● Your goal: Among the lines below, list those containing the string "scene".

● Recorded data:

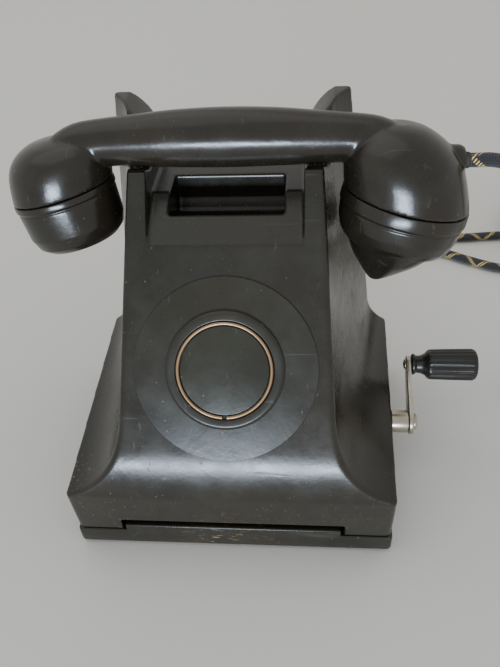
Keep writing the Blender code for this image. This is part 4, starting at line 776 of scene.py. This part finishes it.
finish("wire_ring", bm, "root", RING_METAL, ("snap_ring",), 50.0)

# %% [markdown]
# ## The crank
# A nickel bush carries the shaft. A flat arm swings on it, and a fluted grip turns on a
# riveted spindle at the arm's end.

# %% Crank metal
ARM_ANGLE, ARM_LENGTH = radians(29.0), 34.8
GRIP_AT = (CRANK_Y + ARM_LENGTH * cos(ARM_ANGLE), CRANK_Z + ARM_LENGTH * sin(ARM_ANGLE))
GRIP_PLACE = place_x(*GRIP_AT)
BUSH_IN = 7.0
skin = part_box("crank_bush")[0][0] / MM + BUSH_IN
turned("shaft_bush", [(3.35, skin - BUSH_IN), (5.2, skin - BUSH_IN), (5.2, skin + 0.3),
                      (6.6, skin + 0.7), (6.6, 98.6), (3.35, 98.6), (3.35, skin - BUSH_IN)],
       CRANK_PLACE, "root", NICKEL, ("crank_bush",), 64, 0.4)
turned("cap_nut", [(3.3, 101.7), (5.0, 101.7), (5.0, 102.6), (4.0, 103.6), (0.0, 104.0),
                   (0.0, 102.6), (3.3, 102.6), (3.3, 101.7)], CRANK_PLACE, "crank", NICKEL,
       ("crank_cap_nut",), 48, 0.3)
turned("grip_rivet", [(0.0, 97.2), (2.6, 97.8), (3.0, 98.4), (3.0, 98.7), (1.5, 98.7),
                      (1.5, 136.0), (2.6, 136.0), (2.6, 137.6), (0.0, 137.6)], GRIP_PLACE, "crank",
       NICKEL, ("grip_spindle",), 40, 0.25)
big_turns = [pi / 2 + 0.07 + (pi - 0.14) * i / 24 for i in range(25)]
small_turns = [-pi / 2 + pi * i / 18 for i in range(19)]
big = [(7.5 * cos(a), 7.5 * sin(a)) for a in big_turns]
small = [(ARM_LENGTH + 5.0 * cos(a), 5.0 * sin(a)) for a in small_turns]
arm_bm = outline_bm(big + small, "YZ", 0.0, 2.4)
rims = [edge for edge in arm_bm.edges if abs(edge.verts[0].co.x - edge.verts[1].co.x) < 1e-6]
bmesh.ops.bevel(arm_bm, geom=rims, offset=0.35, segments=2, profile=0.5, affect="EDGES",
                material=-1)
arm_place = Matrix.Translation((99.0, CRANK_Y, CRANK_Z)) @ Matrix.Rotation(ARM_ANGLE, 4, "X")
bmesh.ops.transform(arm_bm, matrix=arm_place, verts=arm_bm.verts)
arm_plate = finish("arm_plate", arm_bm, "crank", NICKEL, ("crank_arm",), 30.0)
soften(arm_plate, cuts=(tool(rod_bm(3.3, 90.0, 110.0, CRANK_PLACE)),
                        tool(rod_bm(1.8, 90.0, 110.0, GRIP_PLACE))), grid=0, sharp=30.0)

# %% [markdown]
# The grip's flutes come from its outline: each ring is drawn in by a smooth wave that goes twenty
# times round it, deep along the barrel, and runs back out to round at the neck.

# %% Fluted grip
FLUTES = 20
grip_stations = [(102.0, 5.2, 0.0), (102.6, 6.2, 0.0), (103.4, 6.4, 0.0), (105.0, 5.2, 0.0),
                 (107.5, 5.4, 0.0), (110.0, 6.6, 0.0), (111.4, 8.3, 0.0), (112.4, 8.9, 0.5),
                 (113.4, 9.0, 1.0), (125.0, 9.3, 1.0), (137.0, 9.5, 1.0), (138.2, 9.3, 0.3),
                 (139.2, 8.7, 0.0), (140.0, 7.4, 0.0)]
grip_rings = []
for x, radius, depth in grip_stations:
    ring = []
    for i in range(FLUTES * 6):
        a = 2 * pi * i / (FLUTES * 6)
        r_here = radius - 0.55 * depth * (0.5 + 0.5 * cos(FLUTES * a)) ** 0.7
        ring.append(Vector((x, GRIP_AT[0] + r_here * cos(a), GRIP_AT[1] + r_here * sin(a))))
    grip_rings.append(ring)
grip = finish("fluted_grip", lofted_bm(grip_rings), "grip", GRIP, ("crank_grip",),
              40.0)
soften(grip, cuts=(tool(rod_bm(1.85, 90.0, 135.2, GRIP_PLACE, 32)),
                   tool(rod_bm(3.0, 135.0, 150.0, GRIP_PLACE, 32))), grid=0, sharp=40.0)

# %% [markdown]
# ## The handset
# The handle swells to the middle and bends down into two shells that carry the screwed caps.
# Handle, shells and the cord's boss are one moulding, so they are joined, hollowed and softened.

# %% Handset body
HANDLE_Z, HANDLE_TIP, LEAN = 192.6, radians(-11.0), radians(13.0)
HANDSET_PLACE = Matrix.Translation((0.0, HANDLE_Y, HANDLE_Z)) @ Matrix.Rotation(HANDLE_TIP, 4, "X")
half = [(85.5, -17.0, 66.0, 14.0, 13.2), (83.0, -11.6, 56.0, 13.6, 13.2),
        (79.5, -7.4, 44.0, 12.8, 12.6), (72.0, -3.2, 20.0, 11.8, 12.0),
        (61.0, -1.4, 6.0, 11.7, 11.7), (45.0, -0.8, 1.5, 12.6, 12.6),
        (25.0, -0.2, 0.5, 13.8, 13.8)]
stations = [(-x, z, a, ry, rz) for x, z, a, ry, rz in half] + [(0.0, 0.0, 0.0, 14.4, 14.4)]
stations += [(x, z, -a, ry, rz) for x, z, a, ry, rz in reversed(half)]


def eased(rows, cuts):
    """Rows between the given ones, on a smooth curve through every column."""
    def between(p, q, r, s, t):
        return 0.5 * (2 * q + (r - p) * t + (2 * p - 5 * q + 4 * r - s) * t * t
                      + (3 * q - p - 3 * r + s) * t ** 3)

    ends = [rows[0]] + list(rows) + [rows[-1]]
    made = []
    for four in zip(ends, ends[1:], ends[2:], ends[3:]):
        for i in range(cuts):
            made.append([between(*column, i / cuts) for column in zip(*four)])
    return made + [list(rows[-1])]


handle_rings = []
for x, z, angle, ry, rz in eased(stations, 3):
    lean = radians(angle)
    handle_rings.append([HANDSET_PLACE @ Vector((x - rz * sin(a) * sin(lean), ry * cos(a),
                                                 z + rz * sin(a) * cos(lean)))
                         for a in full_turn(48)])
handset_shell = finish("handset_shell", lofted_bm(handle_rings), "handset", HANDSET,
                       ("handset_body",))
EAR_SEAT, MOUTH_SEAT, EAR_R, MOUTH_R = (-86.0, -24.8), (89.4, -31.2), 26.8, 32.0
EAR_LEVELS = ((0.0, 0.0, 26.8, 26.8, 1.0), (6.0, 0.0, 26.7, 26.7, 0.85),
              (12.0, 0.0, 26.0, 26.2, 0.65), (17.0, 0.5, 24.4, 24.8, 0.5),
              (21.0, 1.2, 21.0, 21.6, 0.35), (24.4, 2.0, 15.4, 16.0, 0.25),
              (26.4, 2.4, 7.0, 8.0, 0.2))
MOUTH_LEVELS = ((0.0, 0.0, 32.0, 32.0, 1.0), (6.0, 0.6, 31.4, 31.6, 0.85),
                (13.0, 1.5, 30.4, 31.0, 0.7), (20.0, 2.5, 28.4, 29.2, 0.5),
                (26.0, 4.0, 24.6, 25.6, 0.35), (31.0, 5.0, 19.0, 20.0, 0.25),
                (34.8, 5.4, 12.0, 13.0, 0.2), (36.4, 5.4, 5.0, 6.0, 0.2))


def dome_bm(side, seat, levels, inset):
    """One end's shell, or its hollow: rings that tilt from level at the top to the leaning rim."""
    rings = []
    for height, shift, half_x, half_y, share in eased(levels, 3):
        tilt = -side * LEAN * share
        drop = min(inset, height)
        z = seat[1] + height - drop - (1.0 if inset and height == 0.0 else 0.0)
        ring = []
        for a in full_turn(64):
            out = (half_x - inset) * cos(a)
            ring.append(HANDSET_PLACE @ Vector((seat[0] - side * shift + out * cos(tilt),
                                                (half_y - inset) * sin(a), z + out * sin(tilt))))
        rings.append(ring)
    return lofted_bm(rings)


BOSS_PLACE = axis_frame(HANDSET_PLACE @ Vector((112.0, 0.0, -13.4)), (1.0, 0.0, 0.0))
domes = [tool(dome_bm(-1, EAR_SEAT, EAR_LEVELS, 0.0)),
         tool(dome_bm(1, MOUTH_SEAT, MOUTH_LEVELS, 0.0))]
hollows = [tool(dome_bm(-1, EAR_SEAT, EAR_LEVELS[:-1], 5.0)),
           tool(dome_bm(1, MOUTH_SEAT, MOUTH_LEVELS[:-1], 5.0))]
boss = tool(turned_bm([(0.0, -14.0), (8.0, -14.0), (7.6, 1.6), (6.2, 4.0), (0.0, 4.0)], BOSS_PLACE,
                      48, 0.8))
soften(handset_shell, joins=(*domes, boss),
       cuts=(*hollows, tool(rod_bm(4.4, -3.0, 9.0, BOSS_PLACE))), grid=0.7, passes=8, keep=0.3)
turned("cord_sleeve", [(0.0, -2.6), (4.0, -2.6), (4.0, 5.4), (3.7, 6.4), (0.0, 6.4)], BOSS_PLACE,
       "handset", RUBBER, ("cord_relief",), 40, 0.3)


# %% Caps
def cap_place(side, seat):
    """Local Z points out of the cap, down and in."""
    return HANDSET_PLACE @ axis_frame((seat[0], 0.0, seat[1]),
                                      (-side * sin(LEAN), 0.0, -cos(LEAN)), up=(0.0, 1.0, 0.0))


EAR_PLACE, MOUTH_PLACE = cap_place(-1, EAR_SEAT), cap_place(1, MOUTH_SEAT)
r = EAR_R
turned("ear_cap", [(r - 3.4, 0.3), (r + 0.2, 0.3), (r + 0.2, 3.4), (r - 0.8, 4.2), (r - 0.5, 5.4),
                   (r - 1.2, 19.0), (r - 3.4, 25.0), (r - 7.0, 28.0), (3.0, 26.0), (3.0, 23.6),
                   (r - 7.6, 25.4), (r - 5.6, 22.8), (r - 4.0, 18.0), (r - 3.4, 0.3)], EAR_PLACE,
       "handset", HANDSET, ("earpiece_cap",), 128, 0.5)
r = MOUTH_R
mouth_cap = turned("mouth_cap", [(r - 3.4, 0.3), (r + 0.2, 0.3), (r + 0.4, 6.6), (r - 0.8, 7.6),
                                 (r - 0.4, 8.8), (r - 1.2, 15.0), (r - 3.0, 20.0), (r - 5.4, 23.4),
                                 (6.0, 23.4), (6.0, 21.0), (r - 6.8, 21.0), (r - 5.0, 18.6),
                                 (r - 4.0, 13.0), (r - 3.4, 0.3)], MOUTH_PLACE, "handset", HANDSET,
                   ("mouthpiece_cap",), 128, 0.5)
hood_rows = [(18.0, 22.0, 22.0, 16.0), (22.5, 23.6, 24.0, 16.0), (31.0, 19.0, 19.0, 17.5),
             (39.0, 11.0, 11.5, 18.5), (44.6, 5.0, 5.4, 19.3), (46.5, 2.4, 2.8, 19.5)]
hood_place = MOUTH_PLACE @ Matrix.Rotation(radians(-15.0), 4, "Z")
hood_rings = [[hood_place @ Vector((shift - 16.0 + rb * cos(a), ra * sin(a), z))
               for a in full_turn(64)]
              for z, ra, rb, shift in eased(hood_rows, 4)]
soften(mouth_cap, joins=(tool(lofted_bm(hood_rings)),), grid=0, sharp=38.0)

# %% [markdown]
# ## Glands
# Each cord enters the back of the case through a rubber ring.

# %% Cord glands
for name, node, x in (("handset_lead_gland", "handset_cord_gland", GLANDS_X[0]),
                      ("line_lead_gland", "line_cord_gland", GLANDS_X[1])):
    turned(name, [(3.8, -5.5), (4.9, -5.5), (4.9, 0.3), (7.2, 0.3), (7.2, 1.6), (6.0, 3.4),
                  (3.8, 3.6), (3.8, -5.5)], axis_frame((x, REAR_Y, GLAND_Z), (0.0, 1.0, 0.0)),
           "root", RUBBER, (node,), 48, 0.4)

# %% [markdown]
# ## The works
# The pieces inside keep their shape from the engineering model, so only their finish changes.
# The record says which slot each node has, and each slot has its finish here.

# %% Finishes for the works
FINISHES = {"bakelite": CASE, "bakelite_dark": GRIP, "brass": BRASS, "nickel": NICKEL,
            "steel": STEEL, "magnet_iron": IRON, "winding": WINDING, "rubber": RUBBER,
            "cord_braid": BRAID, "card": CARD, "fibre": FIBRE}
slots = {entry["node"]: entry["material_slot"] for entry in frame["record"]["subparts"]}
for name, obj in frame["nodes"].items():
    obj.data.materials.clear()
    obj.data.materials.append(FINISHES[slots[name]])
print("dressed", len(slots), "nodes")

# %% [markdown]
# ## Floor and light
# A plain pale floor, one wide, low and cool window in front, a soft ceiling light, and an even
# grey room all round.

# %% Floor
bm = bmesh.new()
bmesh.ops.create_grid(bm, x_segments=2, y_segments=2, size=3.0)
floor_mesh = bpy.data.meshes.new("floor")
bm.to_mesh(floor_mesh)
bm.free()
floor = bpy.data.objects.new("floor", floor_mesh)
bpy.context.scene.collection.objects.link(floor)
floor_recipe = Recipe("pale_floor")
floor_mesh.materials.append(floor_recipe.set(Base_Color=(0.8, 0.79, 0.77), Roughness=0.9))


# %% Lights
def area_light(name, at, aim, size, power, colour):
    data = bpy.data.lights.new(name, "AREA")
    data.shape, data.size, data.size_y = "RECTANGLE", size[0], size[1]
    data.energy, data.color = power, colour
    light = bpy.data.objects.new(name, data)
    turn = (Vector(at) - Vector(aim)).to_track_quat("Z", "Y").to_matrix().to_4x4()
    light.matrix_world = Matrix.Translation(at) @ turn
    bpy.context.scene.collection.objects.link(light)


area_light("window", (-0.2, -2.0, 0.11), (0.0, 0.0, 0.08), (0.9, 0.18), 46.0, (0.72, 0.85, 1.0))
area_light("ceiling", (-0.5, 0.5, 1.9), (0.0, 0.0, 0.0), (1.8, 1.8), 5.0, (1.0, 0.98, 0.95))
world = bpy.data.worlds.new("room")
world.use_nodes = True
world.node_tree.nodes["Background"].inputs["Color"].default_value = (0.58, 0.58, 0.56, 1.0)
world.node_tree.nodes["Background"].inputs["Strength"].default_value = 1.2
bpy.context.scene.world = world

● Task response:
Keep writing the Blender code for this image. This is part 4, starting at line 776 of scene.py. This part finishes it.
bpy.context.scene.collection.objects.link(floor)
    bpy.context.scene.collection.objects.link(light)
bpy.context.scene.world = world